Why, that
is taken for granted, I hold, throughout the Bible. I cannot see
how our Lord's parables, drawn from the birds and the flowers, the
seasons and the weather, have any logical weight, or can be
considered as aught but capricious and fanciful illustrations--which
God forbid--unless we look at them as instances of laws of the
natural world, which find their analogues in the laws of the
spiritual world, the kingdom of God. I cannot conceive a man's
writing that 104th Psalm who had not the most deep, the most earnest
sense of the permanence of natural law. But more: the fact is
expressly asserted again and again. "They continue this day
according to Thine ordinance, for all things serve Thee." "Thou
hast made them fast for ever and ever.
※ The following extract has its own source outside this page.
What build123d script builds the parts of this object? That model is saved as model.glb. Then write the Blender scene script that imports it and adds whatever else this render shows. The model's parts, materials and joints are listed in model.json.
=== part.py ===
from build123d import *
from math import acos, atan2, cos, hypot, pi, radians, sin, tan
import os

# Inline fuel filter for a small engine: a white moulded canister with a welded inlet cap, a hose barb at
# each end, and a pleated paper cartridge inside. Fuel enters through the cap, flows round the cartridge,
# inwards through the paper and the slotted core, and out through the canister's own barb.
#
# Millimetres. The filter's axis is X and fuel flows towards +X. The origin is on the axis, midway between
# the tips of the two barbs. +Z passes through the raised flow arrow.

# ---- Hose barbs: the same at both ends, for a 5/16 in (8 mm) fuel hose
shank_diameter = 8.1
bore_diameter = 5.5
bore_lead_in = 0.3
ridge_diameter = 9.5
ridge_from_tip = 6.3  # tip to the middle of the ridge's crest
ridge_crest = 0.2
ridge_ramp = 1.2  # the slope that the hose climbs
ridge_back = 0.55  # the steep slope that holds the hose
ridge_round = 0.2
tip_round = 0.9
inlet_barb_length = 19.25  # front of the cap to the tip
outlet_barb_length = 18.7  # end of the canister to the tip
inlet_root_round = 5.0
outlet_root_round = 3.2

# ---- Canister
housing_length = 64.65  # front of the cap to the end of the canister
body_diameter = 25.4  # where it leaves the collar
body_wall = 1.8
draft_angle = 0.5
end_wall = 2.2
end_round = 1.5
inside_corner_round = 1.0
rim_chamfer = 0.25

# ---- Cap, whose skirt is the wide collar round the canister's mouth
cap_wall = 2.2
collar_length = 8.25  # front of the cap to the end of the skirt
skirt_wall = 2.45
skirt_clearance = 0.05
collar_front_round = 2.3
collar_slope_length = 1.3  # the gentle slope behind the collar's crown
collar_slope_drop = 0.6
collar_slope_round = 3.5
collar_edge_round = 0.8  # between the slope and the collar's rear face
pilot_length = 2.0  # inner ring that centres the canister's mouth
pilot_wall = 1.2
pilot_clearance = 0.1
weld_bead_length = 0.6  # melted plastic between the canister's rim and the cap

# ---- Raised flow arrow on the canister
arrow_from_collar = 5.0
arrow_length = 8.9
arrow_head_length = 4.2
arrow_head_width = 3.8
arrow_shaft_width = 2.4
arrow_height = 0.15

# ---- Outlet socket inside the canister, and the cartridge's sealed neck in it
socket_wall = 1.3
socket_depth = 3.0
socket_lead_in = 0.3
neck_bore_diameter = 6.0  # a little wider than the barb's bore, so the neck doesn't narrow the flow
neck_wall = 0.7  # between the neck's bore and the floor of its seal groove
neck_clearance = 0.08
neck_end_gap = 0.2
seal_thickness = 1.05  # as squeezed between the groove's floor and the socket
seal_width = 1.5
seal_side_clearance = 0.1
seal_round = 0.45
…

Thou hast given them a law
which shall not be broken--"
Let us pass on, gentlemen. There is no more to be said about this
matter.
But next, it will be demanded of us that natural theology shall set
forth a God whose character is consistent with all the facts of
nature, and not only with those which are pleasant and beautiful.
That challenge was accepted, and I think victoriously, by Bishop
Butler as far as the Christian religion is concerned. As far as the
Scripture is concerned, we may answer thus:
It is said to us--I know that it is said: You tell us of a God of
love, a God of flowers and sunshine, of singing birds and little
children.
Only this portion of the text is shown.